The 2019 general election illustrate the extent to which Nigeria is held in thrall to the numbers game and specifically in the vulnerability of the elections to state sponsored manipulation and electoral theft. To begin with, the fraudulence of the voter register can be extrapolated from the preceding inherently fraudulent general census. In order to sustain an original lie, you will need to keep telling subsequent lies in a manner that is consistent with the logic of the first lie. A state (Lagos or Kano) that is attributed with the highest census will then have to be necessarily credited with the highest voting population regardless of whether this is the case in reality. The latest accretion to the Nigerian universe of electoral subversion is the programmed suppression of the votes in the opposition stronghold reinforced by a complementary ballooning of votes cast in the stronghold of the incumbent President. Where such manipulations are not proving fast and furious enough, recourse is then made to the outright alteration and falsification of the result tabulation. Hereunder is a more detached perspective on the last general election by The Guardian newspaper in London:
‘Voter registration documents seen by The Guardian in the United Kingdom on eve of election raise fears of mass rigging. The number of new voters registered in Nigeria since January 2018 has increased by almost exactly the same percentage in each of its states, according to documents seen and analysed by The Guardian, raising fears that the results of Saturday’s presidential election could be open to mass rigging. Since the last presidential election in 2015, many more people have become eligible to vote, and many others have registered to take part in the polls for the first time, according to a report by the UK Guardian’.

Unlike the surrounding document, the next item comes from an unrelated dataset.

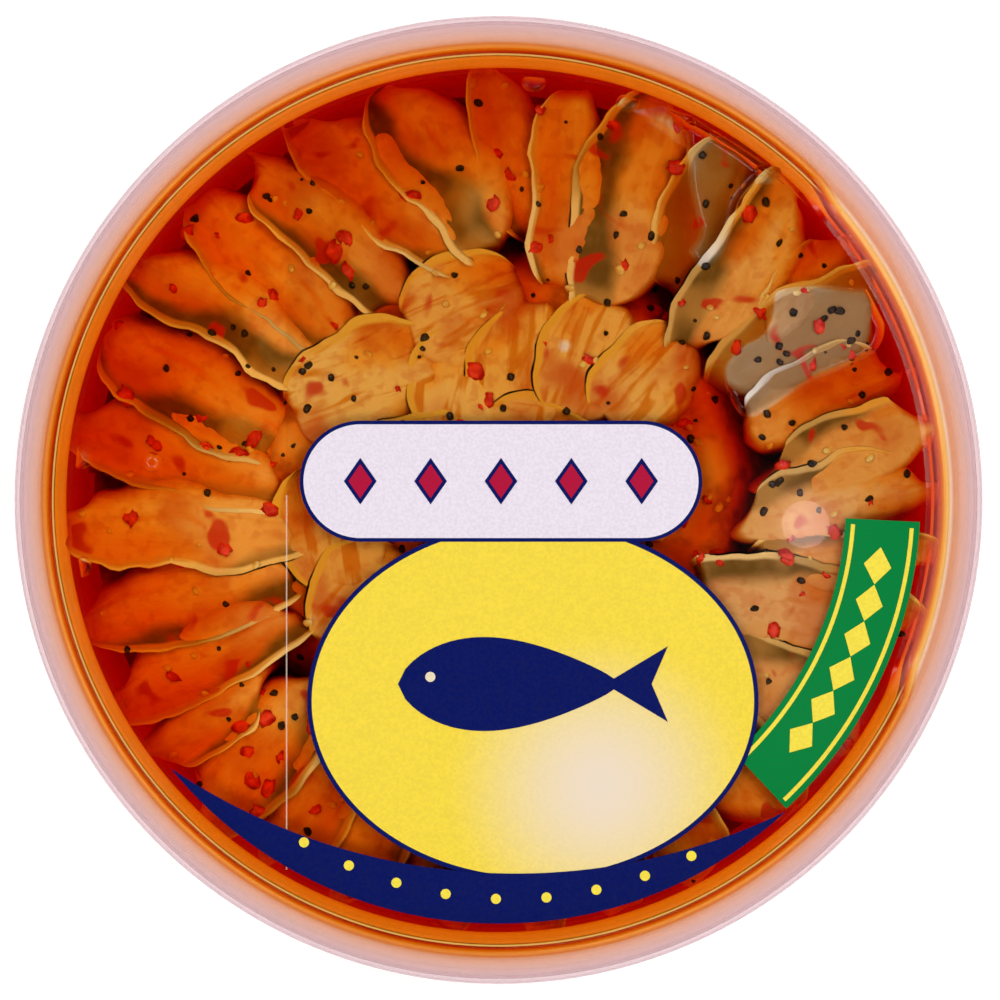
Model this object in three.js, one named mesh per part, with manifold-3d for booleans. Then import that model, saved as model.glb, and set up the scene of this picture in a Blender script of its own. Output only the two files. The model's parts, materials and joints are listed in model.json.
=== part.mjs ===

‘About 10 million new voters signed up between January 2018 and early 2019 – according to data released by the Independent National Electoral Commission– twice the number that signed up in the first nine months of registration, between April 2017 and January 2018. But analysis of the data for each of the country’s 36 states and its capital shows that INEC has increased the number of new registered voters by almost exactly the same percentage across all states. The correlation is a “statistical impossibility” and does not reflect Nigeria’s demographic changes, according to data analysts working with The Guardian. Additional data seen by The Guardian also shows irregularities in registration for the 2015 election, until now considered to have been free and fair. On average, voter registration in each state increased by 2.2% between April 2017 and January 2018, and by 7.7 per cent for the whole registration period ahead of Saturday’s election. Plotted on a scatter line graph, there is a 0.99 correlation across all the states, without a single outlier. According to three separate data analysts, the parity cannot be a coincidence. “Only God works that closely,” one analyst said’.